Luego viajo, pero en avión, y desde allí no se detecta la
miseria, a otro sitio, ora para hablar de libros en una plaza
muy hermosa, que tiene por centinelas árboles colosales y
viejos. Alzan sus brazos fuertes al cielo en centenario rezo
silencioso. A lo mejor no es rezo, sino reclamo: a los gigantes
les choca que estemos allí, vendiendo globos y juguetes,
libros y golosinas. La charla fluye. Bromeamos, la gente ríe
y de pronto vivo en un cuadro del Señor Ayotl o de Manuel
Lepe, soy un insignificante dibujito más en una congregación
policroma y radiante. Anuncio de autobús. Estampa
gobiernista.
De regreso vuelvo en mí. Veo barrios horribles, grafitis que, como meadas de perro, marcan territorio peligrosamente
ajeno; muros de tabicón gris eterno, sus vértices
erizados de varillas, gente triste. En la carretera niños barrigones
de amebas, bosques talados, potreros que se mueren
de sed, vacas enjutas.
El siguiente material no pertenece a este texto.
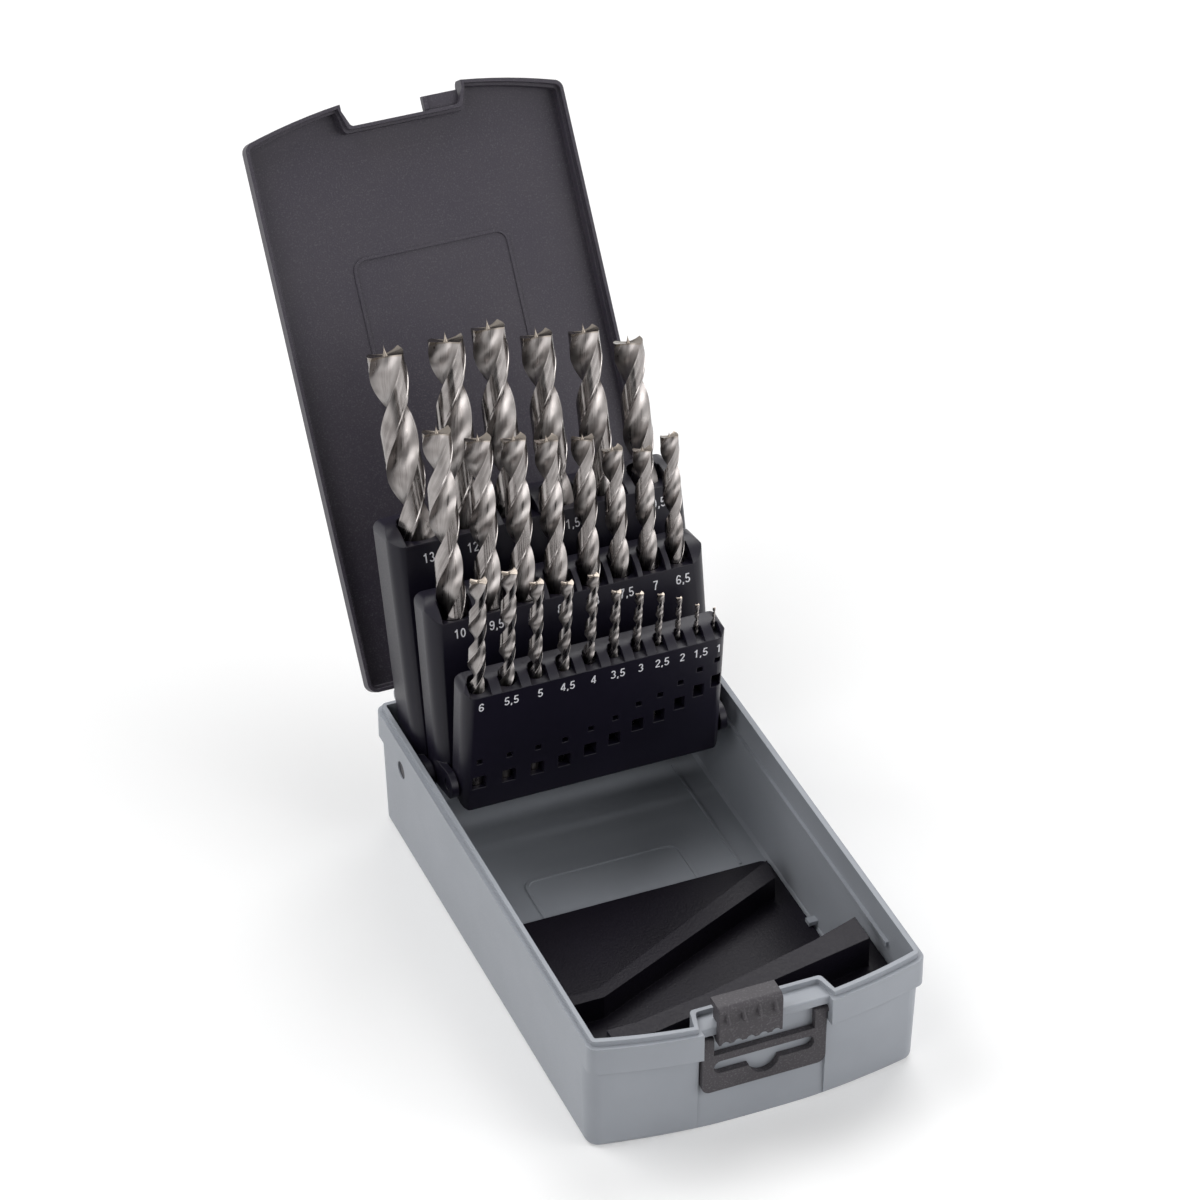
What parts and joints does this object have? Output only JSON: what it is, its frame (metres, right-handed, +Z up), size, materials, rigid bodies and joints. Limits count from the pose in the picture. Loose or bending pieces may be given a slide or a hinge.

Pintas comerciales y basureros a
cielo abierto por doquier. Nos detenemos en una caseta de
peaje. Un soldado detrás de sacos de arena con fusil presto
para matar. No sonríe. Vendedores de dulces con la tristeza
pintada en un rictus eterno, desalientos de carne que
venden un poco de azúcar para que otro endulce penas. La
cosa está de la chingada, dicen con su silencio. Nadie compra
sus dulces. Los voy encontrando en cada caseta, en
cada gasolinera, en cada crucero, en cada calle. Ellos no salen
en los anuncios de la tele, ni en los del autobús. Es como
si la tristeza asomara de pronto porque sí, fantasmagórica,
porque la cosa está de la chingada. Veo tristeza, derrota,
desaliento, la elocuencia silenciosa del desamparo en la
gente aunque luche y aunque reclame.
Sí, Volcán querido: la cosa está de la chingada.